The fatigue fracture morphologies of the substrate and PEO-coated sample A under 850 MPa are shown in Figure 11a. The fatigue process goes through three stages, the crack initiation stage (Figure 11b,f), the crack propagation stage (Figure 11c,g), and finally the fracture (Figure 11d,h). The crack initiation of the substrate may be caused by the stress concentration. Figure 11f shows that fatigue cracks are mainly concentrated on valleys of the surface of the coating. The valleys produce a large stress concentration under the action of high cyclic stress, which promotes the initiation of fatigue cracks.

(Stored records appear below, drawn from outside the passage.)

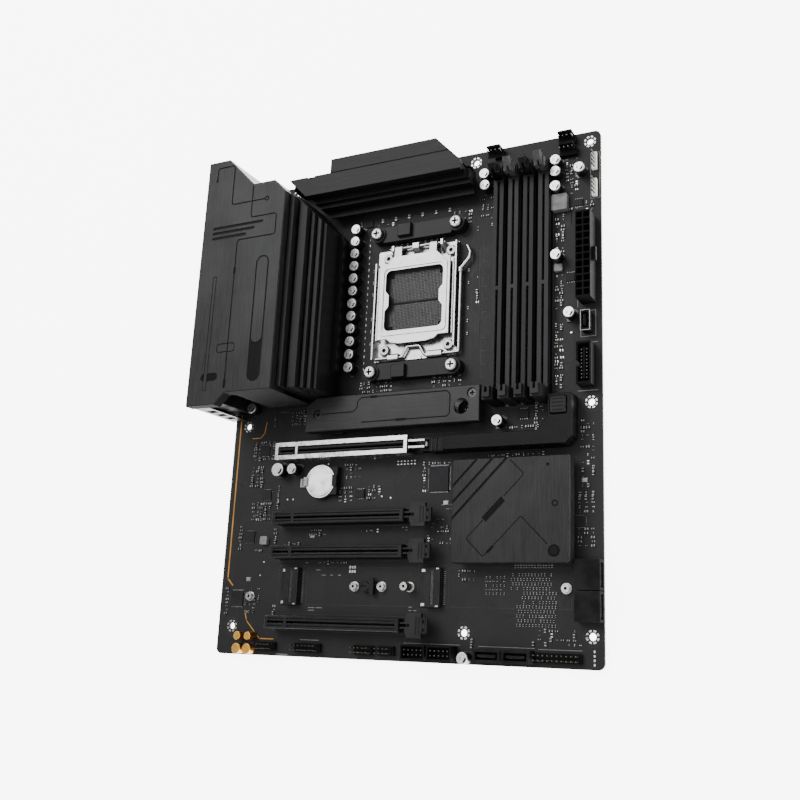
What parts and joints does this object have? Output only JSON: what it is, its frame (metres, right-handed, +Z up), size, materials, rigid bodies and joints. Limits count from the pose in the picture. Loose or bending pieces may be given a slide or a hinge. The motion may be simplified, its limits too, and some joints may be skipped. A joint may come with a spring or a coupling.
{
  "type": "computer motherboard",
  "caption": "Full-size desktop motherboard with hinged processor socket, finned heatsinks, rear connector cover, memory and expansion slots, latches and power connectors.",
  "frame": {"origin": "axis of the rear lower mounting hole, at the underside of the circuit board", "axes": "+X from the rear connectors toward the drive connectors, +Y from the expansion slots toward the processor, +Z up out of the component side"},
  "size_m": [0.2465, 0.3053, 0.0522],
  "materials": {
    "board": "satin solder mask over glass laminate",
    "black_steel": "satin",
    "socket_steel": "satin",
    "screw_steel": "satin",
    "port_steel": "satin",
    "cell_steel": "satin",
    "black_aluminium": "brushed, anodised",
    "cover_aluminium": "brushed, anodised",
    "can_aluminium": "satin",
    "gold_sleeve": "gloss",
    "ferrite": "matte",
    "chip_resin": "matte",
    "thermal_pad": "matte",
    "black_plastic": "matte",
    "dark_plastic": "matte",
    "grey_plastic": "satin",
    "white_plastic": "matte",
    "brass": "satin, gold plated"
  },
  "bodies": {
    "board": {"circuit_board": "board", "cooler_backplate": "black_steel", "socket_body": "dark_plastic", "socket_frame": "socket_steel", "socket_frame_screws": "socket_steel", "cooler_bracket_lower": "black_plastic", "cooler_bracket_upper": "black_plastic", "cooler_screws": "screw_steel", "chokes": "ferrite", "thermal_pads": "thermal_pad", "vrm_heatsink_rear": "black_aluminium", "vrm_heatsink_top": "black_aluminium", "rear_ports": "port_steel", "network_port": "port_steel", "audio_jacks": "black_plastic", "antenna_posts": "brass", "rear_button_block": "black_plastic", "io_shield": "black_steel", "io_cover": "cover_aluminium", "m2_heatsink": "cover_aluminium", "m2_heatsink_screws": "screw_steel", "chipset_heatsink": "cover_aluminium", "dimm_slot_1": "black_plastic", "dimm_slot_2": "grey_plastic", "dimm_slot_3": "black_plastic", "dimm_slot_4": "grey_plastic", "pcie_slot_1": "grey_plastic", "pcie_slot_2": "grey_plastic", "pcie_slot_3": "grey_plastic", "pcie_slot_4": "grey_plastic", "pcie_slot_shield": "port_steel", "pcie_release_bar": "cover_aluminium", "coin_cell": "cell_steel", "coin_cell_holder": "black_plastic", "m2_connectors": "black_plastic", "m2_standoffs": "brass", "atx_power_connector": "black_plastic", "cpu_power_connectors": "black_plastic", "board_headers": "black_plastic", "rgb_headers": "white_plastic", "header_pins": "brass", "front_usb_headers": "black_plastic", "drive_connectors": "black_plastic", "polymer_capacitors": "can_aluminium", "audio_capacitors": "gold_sleeve", "chip_packages": "chip_resin"},
    "load_plate": {"load_plate": "socket_steel"},
    "load_lever": {"load_lever": "socket_steel"},
    "dimm_latch_1": {"dimm_latch_1": "black_plastic"},
    "dimm_latch_2": {"dimm_latch_2": "grey_plastic"},
    "dimm_latch_3": {"dimm_latch_3": "black_plastic"},
    "dimm_latch_4": {"dimm_latch_4": "grey_plastic"},
    "pcie_latch_1": {"pcie_latch_1": "grey_plastic"},
    "pcie_latch_2": {"pcie_latch_2": "grey_plastic"},
    "pcie_latch_3": {"pcie_latch_3": "grey_plastic"},
    "pcie_latch_4": {"pcie_latch_4": "port_steel"},
    "pcie_release_button": {"pcie_release_button": "cover_aluminium"},
    "m2_latch": {"m2_latch": "grey_plastic"},
    "bios_button": {"bios_button": "black_plastic"},
    "clear_button": {"clear_button": "black_plastic"}
  },
  "joints": [
    {"name": "load_plate_hinge", "type": "hinge", "parent": "board", "child": "load_plate", "pos_m": [0.11844, 0.23049, 0.0055], "axis": [-1, 0, 0], "range_deg": [0, 110]},
    {"name": "load_lever_hinge", "type": "hinge", "parent": "board", "child": "load_lever", "pos_m": [0.11844, 0.15999, 0.005], "axis": [1, 0, 0], "range_deg": [0, 120]},
    {"name": "dimm_latch_1_hinge", "type": "hinge", "parent": "board", "child": "dimm_latch_1", "pos_m": [0.17314, 0.26709, 0.005], "axis": [-1, 0, 0], "range_deg": [0, 25]},
    {"name": "dimm_latch_2_hinge", "type": "hinge", "parent": "board", "child": "dimm_latch_2", "pos_m": [0.18254, 0.26709, 0.005], "axis": [-1, 0, 0], "range_deg": [0, 25]},
    {"name": "dimm_latch_3_hinge", "type": "hinge", "parent": "board", "child": "dimm_latch_3", "pos_m": [0.19194, 0.26709, 0.005], "axis": [-1, 0, 0], "range_deg": [0, 25]},
    {"name": "dimm_latch_4_hinge", "type": "hinge", "parent": "board", "child": "dimm_latch_4", "pos_m": [0.20134, 0.26709, 0.005], "axis": [-1, 0, 0], "range_deg": [0, 25]},
    {"name": "pcie_latch_1_hinge", "type": "hinge", "parent": "board", "child": "pcie_latch_1", "pos_m": [0.1249, 0.00305, 0.0046], "axis": [0, 1, 0], "range_deg": [0, 25]},
    {"name": "pcie_latch_2_hinge", "type": "hinge", "parent": "board", "child": "pcie_latch_2", "pos_m": [0.1249, 0.04369, 0.0046], "axis": [0, 1, 0], "range_deg": [0, 25]},
    {"name": "pcie_latch_3_hinge", "type": "hinge", "parent": "board", "child": "pcie_latch_3", "pos_m": [0.1249, 0.06401, 0.0046], "axis": [0, 1, 0], "range_deg": [0, 25]},
    {"name": "pcie_release_slide", "type": "slide", "parent": "board", "child": "pcie_release_button", "axis": [0, 0, -1], "range_m": [0, 0.003], "stiffness_N_per_m": 300},
    {"name": "pcie_latch_4_hinge", "type": "hinge", "parent": "board", "child": "pcie_latch_4", "pos_m": [0.1307, 0.10465, 0.0066], "axis": [0, 1, 0], "range_deg": [0, 12.1]},
    {"name": "m2_latch_turn", "type": "hinge", "parent": "board", "child": "m2_latch", "pos_m": [0.09304, 0.02429, 0.0034], "axis": [0, 0, 1], "range_deg": [0, 90]},
    {"name": "bios_button_slide", "type": "slide", "parent": "board", "child": "bios_button", "axis": [1, 0, 0], "range_m": [0, 0.0012], "stiffness_N_per_m": 250},
    {"name": "clear_button_slide", "type": "slide", "parent": "board", "child": "clear_button", "axis": [1, 0, 0], "range_m": [0, 0.0012], "stiffness_N_per_m": 250}
  ],
  "couplings": [
    {"joint": "pcie_latch_4_hinge", "follows": "pcie_release_slide", "rad_per_m": 69.8}
  ]
}
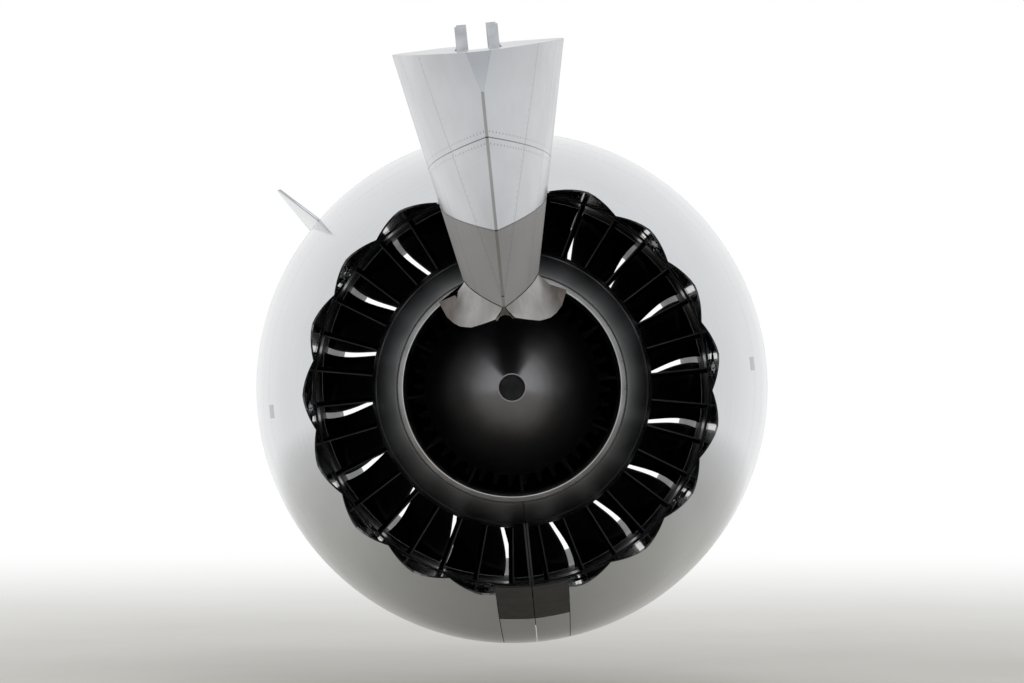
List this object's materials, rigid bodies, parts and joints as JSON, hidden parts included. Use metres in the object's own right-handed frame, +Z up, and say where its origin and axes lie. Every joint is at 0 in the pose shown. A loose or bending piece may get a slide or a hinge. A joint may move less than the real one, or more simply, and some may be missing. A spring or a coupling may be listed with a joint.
{
  "type": "jet engine",
  "caption": "Turbofan jet engine in its nacelle with chevron nozzle, opening cowls and reverser, on a pylon cut at the wing underside.",
  "frame": {"origin": "middle of the forward wing lug's pin bore, in the pylon's middle plane", "axes": "+Z up, +Y towards the inlet along the engine axis, +X to the right seen from behind, along the wing pin"},
  "size_m": [3.65, 8.62, 4.045],
  "materials": {
    "polished_lip": "polished",
    "nacelle_paint": "gloss",
    "duct_liner": "satin",
    "fan_composite": "gloss",
    "steel_parts": "satin",
    "titanium_parts": "satin",
    "bare_nozzle": "satin",
    "plug_metal": "satin",
    "dark_panel": "satin",
    "core_cowl_paint": "satin",
    "pylon_paint": "satin",
    "shield_metal": "polished"
  },
  "bodies": {
    "engine": {"inlet_lip": "polished_lip", "inlet_outer_barrel": "nacelle_paint", "inlet_inner_barrel": "duct_liner", "fan_case": "duct_liner", "outlet_guide_vanes": "steel_parts", "fan_frame": "steel_parts", "core_fairing": "duct_liner", "compressor_case": "steel_parts", "combustor_case": "titanium_parts", "fuel_manifold": "steel_parts", "turbine_case": "titanium_parts", "turbine_rear_frame": "titanium_parts", "core_nozzle": "bare_nozzle", "exhaust_plug": "plug_metal", "bearing_housings": "steel_parts", "accessory_gearbox": "titanium_parts", "starter": "steel_parts", "generator": "titanium_parts", "oil_tank": "titanium_parts", "front_mount": "steel_parts", "rear_mount": "steel_parts", "cowl_hinges": "steel_parts", "pylon_beam": "titanium_parts", "pylon_front_fairing": "pylon_paint", "pylon_aft_fairing": "pylon_paint", "heat_shield": "shield_metal", "wing_lugs": "steel_parts"},
    "low_pressure_spool": {"spinner": "fan_composite", "fan_disc": "titanium_parts", "fan_blades": "fan_composite", "booster": "titanium_parts", "low_pressure_shaft": "steel_parts", "low_pressure_turbine": "titanium_parts"},
    "high_pressure_spool": {"high_pressure_compressor": "titanium_parts", "high_pressure_turbine": "steel_parts"},
    "left_fan_door": {"fan_cowl_left": "nacelle_paint", "strake": "nacelle_paint"},
    "right_fan_door": {"fan_cowl_right": "nacelle_paint"},
    "front_latch": {"cowl_latch_front": "steel_parts"},
    "aft_latch": {"cowl_latch_aft": "steel_parts"},
    "oil_access": {"oil_door": "nacelle_paint"},
    "reverser_right_half": {"reverser_right": "nacelle_paint", "cascades_right": "titanium_parts", "core_cowl_right": "core_cowl_paint", "keel_fairing_right": "dark_panel"},
    "translating_sleeve_right": {"sleeve_right": "nacelle_paint"},
    "blocker_right_1_door": {"blocker_right_1": "duct_liner"},
    "blocker_right_2_door": {"blocker_right_2": "duct_liner"},
    "blocker_right_3_door": {"blocker_right_3": "duct_liner"},
    "blocker_right_4_door": {"blocker_right_4": "duct_liner"},
    "reverser_left_half": {"reverser_left": "nacelle_paint", "cascades_left": "titanium_parts", "core_cowl_left": "core_cowl_paint", "keel_fairing_left": "dark_panel"},
    "translating_sleeve_left": {"sleeve_left": "nacelle_paint"},
    "blocker_left_1_door": {"blocker_left_1": "duct_liner"},
    "blocker_left_2_door": {"blocker_left_2": "duct_liner"},
    "blocker_left_3_door": {"blocker_left_3": "duct_liner"},
    "blocker_left_4_door": {"blocker_left_4": "duct_liner"}
  },
  "joints": [
    {"name": "low_pressure_spin", "type": "hinge", "parent": "engine", "child": "low_pressure_spool", "pos_m": [0, 4.1, -2.15], "axis": [0, 1, 0], "continuous": true},
    {"name": "high_pressure_spin", "type": "hinge", "parent": "engine", "child": "high_pressure_spool", "pos_m": [0, 2.6, -2.15], "axis": [0, 1, 0], "continuous": true},
    {"name": "right_fan_door_swing", "type": "hinge", "parent": "engine", "child": "right_fan_door", "pos_m": [0.245, 3.7, -0.36125], "axis": [0, -1, 0], "range_deg": [0, 45]},
    {"name": "left_fan_door_swing", "type": "hinge", "parent": "engine", "child": "left_fan_door", "pos_m": [-0.245, 3.7, -0.36125], "axis": [0, 1, 0], "range_deg": [0, 45]},
    {"name": "front_latch_turn", "type": "hinge", "parent": "left_fan_door", "child": "front_latch", "pos_m": [-0.066, 4, -3.95317], "axis": [0, 1, 0], "range_deg": [0, 90]},
    {"name": "aft_latch_turn", "type": "hinge", "parent": "left_fan_door", "child": "aft_latch", "pos_m": [-0.066, 3.2, -3.95317], "axis": [0, 1, 0], "range_deg": [0, 90]},
    {"name": "oil_access_swing", "type": "hinge", "parent": "left_fan_door", "child": "oil_access", "pos_m": [-1.70629, 3.91, -2.77905], "axis": [0, 1, 0], "range_deg": [0, 90]},
    {"name": "right_reverser_swing", "type": "hinge", "parent": "engine", "child": "reverser_right_half", "pos_m": [0.236, 2.86, -0.388], "axis": [0, -1, 0], "range_deg": [0, 45]},
    {"name": "right_sleeve_slide", "type": "slide", "parent": "reverser_right_half", "child": "translating_sleeve_right", "axis": [0, -1, 0], "range_m": [0, 0.62]},
    {"name": "blocker_right_1_turn", "type": "hinge", "parent": "translating_sleeve_right", "child": "blocker_right_1_door", "pos_m": [0.67369, 2.793, -3.28237], "axis": [-0.8594, 0, -0.5113], "range_deg": [0, 61]},
    {"name": "blocker_right_2_turn", "type": "hinge", "parent": "translating_sleeve_right", "child": "blocker_right_2_door", "pos_m": [1.24011, 2.793, -2.59524], "axis": [-0.3379, 0, -0.9412], "range_deg": [0, 61]},
    {"name": "blocker_right_3_turn", "type": "hinge", "parent": "translating_sleeve_right", "child": "blocker_right_3_door", "pos_m": [1.24011, 2.793, -1.70476], "axis": [0.3379, 0, -0.9412], "range_deg": [0, 61]},
    {"name": "blocker_right_4_turn", "type": "hinge", "parent": "translating_sleeve_right", "child": "blocker_right_4_door", "pos_m": [0.67369, 2.793, -1.01763], "axis": [0.8594, 0, -0.5113], "range_deg": [0, 61]},
    {"name": "left_reverser_swing", "type": "hinge", "parent": "engine", "child": "reverser_left_half", "pos_m": [-0.236, 2.86, -0.388], "axis": [0, 1, 0], "range_deg": [0, 45]},
    {"name": "left_sleeve_slide", "type": "slide", "parent": "reverser_left_half", "child": "translating_sleeve_left", "axis": [0, -1, 0], "range_m": [0, 0.62]},
    {"name": "blocker_left_1_turn", "type": "hinge", "parent": "translating_sleeve_left", "child": "blocker_left_1_door", "pos_m": [-0.67369, 2.793, -3.28237], "axis": [-0.8594, 0, 0.5113], "range_deg": [0, 61]},
    {"name": "blocker_left_2_turn", "type": "hinge", "parent": "translating_sleeve_left", "child": "blocker_left_2_door", "pos_m": [-1.24011, 2.793, -2.59524], "axis": [-0.3379, 0, 0.9412], "range_deg": [0, 61]},
    {"name": "blocker_left_3_turn", "type": "hinge", "parent": "translating_sleeve_left", "child": "blocker_left_3_door", "pos_m": [-1.24011, 2.793, -1.70476], "axis": [0.3379, 0, 0.9412], "range_deg": [0, 61]},
    {"name": "blocker_left_4_turn", "type": "hinge", "parent": "translating_sleeve_left", "child": "blocker_left_4_door", "pos_m": [-0.67369, 2.793, -1.01763], "axis": [0.8594, 0, 0.5113], "range_deg": [0, 61]}
  ],
  "couplings": [
    {"joint": "blocker_right_1_turn", "follows": "right_sleeve_slide", "rad_per_m": 1.689},
    {"joint": "blocker_right_2_turn", "follows": "right_sleeve_slide", "rad_per_m": 1.689},
    {"joint": "blocker_right_3_turn", "follows": "right_sleeve_slide", "rad_per_m": 1.689},
    {"joint": "blocker_right_4_turn", "follows": "right_sleeve_slide", "rad_per_m": 1.689},
    {"joint": "blocker_left_1_turn", "follows": "left_sleeve_slide", "rad_per_m": 1.689},
    {"joint": "blocker_left_2_turn", "follows": "left_sleeve_slide", "rad_per_m": 1.689},
    {"joint": "blocker_left_3_turn", "follows": "left_sleeve_slide", "rad_per_m": 1.689},
    {"joint": "blocker_left_4_turn", "follows": "left_sleeve_slide", "rad_per_m": 1.689}
  ]
}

The fatigue cracks on the different levels extend from the surface of the coating to the inside of the substrate along the slip surface [27,28], which leads to the crack propagation region of the coated sample having a step morphology, as shown in Figure 11e. The final fracture region of the substrate and coated samples is different. Compared to the substrate, the coated sample has a rough fracture surface due to multiple cracks on the coating surface.

4. Conclusions

The effect of substrate roughness on the formation and fatigue performance of PEO coatings is investigated in the present study. The following are the main conclusions:

(1)

Substrate roughness influences the formation of PEO coatings. Although the growth rate of the rough sample was higher than that of the smooth sample, the defects of the coating become more serious.

(2)

Substrate roughness has a small effect on the phase compositions and properties of residual stresses of oxide layers. Although the initial roughness of substrate samples is different, the final roughness of coated samples is more similar.

(3)

The fatigue life of the coated Ti-6Al-4V alloy can be improved by reducing the substrate roughness. The fatigue damage of PEO coatings decreases with the surface roughness of substrates decreasing under low cyclic stress, because of the synergistic effect of coating surface defects and coating/substrate interface roughness.